------ EXERCISE INPUT ------
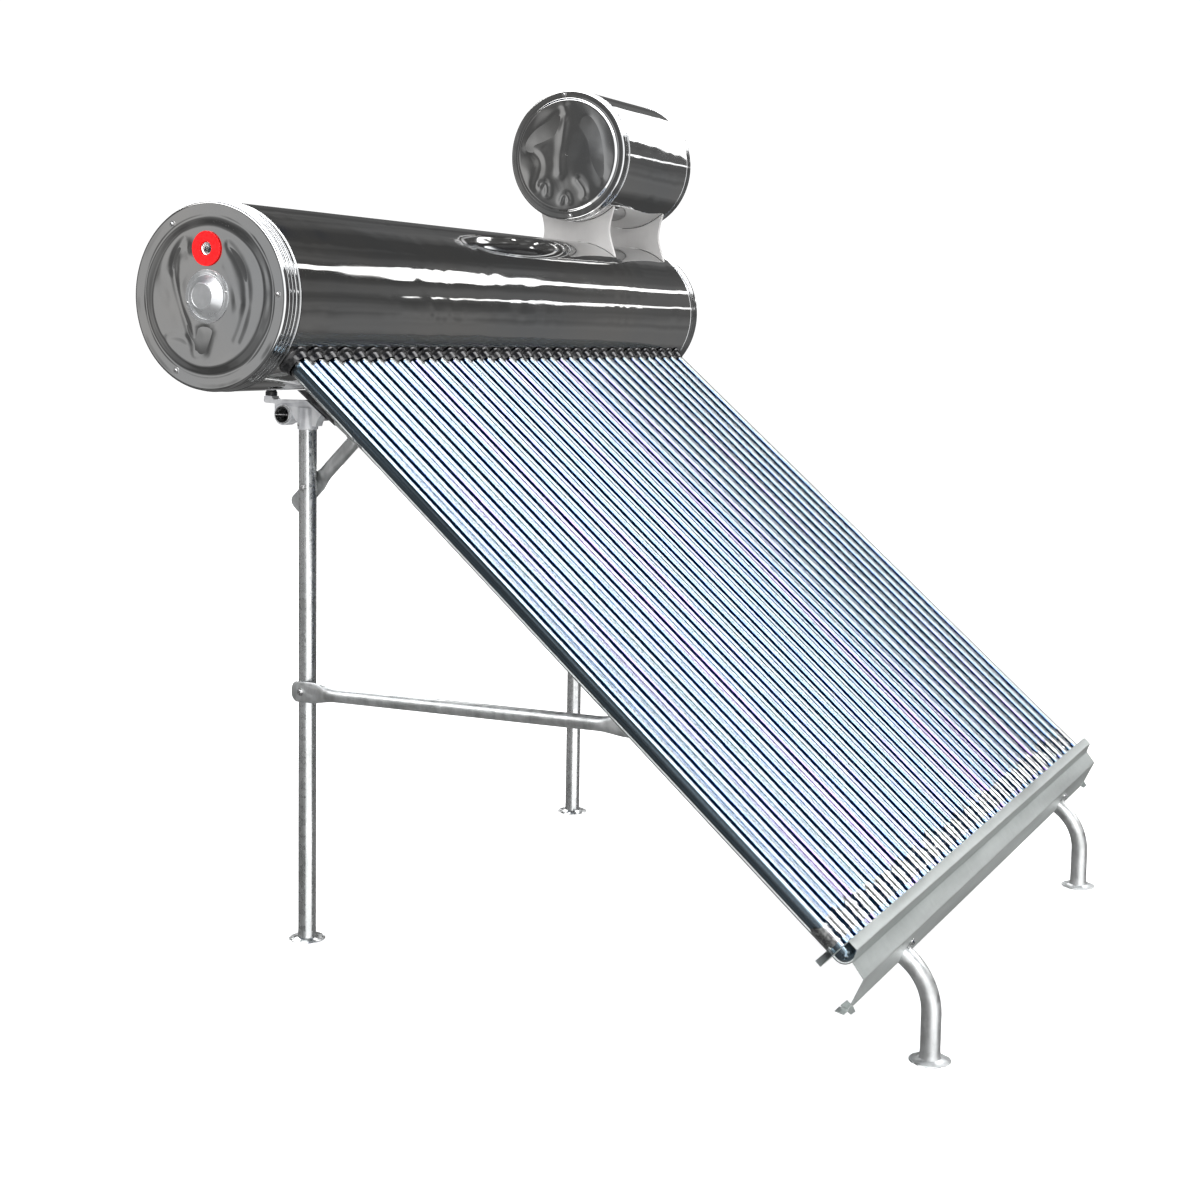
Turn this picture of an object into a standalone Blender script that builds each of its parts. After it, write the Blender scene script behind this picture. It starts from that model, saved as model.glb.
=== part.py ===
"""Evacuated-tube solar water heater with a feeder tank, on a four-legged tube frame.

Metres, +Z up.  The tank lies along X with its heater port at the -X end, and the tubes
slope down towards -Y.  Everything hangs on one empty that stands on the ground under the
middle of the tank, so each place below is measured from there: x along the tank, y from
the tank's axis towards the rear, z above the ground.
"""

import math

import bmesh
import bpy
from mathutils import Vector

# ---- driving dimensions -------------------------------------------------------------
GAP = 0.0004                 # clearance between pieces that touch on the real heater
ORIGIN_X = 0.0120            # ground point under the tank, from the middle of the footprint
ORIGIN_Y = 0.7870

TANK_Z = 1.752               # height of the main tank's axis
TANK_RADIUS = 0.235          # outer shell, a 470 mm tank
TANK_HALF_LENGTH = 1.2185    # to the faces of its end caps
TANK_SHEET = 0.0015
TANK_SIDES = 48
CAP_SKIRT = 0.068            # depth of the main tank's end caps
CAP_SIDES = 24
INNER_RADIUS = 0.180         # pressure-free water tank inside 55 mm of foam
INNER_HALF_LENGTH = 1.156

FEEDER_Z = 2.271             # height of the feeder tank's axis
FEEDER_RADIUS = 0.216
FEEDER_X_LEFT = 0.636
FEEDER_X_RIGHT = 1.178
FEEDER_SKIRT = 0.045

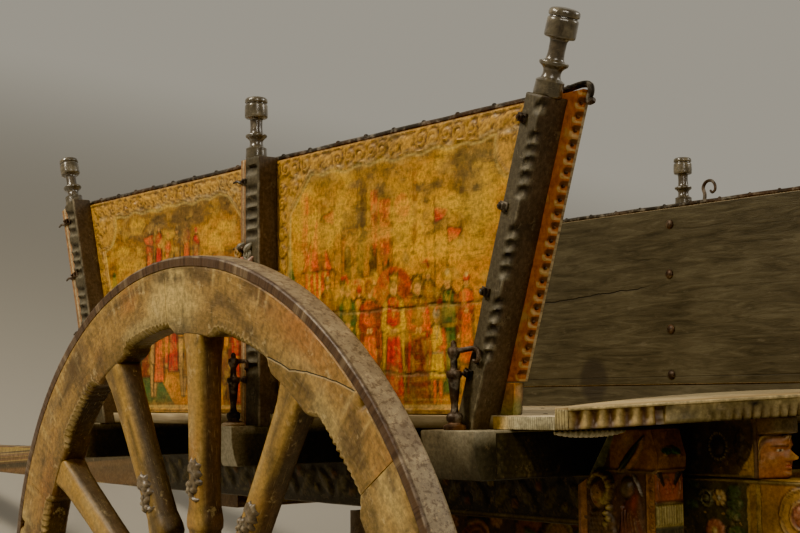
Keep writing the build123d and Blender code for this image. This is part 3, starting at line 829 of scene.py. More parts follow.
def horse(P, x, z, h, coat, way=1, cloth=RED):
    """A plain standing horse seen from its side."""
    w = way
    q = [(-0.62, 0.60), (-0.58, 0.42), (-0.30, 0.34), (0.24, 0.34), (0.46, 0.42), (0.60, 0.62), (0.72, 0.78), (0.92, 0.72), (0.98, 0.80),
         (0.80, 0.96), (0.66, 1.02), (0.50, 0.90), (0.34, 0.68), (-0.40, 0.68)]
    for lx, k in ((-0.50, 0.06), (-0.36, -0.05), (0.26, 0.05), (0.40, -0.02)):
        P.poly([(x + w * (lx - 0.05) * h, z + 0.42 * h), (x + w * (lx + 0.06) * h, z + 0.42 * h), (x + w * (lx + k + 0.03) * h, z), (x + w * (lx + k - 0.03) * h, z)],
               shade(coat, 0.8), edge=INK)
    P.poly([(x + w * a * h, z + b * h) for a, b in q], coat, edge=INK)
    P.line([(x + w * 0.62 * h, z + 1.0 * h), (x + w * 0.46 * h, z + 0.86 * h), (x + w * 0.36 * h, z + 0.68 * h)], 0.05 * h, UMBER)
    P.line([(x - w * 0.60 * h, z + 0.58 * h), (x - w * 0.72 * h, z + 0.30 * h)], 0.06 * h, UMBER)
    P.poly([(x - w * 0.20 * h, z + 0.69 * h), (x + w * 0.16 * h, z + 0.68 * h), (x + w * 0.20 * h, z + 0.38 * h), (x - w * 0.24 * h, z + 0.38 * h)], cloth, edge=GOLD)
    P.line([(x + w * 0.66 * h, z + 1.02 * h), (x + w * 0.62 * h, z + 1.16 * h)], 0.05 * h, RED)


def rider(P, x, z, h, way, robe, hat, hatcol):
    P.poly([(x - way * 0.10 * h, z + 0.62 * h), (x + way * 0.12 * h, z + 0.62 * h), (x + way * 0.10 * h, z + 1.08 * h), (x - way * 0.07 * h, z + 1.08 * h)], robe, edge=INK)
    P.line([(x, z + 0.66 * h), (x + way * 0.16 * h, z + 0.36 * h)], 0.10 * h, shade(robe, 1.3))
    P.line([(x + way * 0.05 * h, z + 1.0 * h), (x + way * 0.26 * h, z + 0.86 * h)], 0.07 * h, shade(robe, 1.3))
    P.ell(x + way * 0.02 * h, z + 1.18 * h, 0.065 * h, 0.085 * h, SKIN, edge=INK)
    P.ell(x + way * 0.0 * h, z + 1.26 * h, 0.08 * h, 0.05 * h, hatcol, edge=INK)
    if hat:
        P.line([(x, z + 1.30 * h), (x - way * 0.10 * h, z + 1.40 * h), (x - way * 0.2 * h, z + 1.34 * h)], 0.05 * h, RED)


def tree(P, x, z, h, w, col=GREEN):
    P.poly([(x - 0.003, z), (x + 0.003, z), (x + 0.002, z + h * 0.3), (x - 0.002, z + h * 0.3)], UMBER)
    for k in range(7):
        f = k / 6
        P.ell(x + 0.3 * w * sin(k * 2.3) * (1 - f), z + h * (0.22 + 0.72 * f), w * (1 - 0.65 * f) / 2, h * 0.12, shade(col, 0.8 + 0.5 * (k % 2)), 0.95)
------
Going through the data above, count the lines where the string "from" appears, and answer with only that number.

5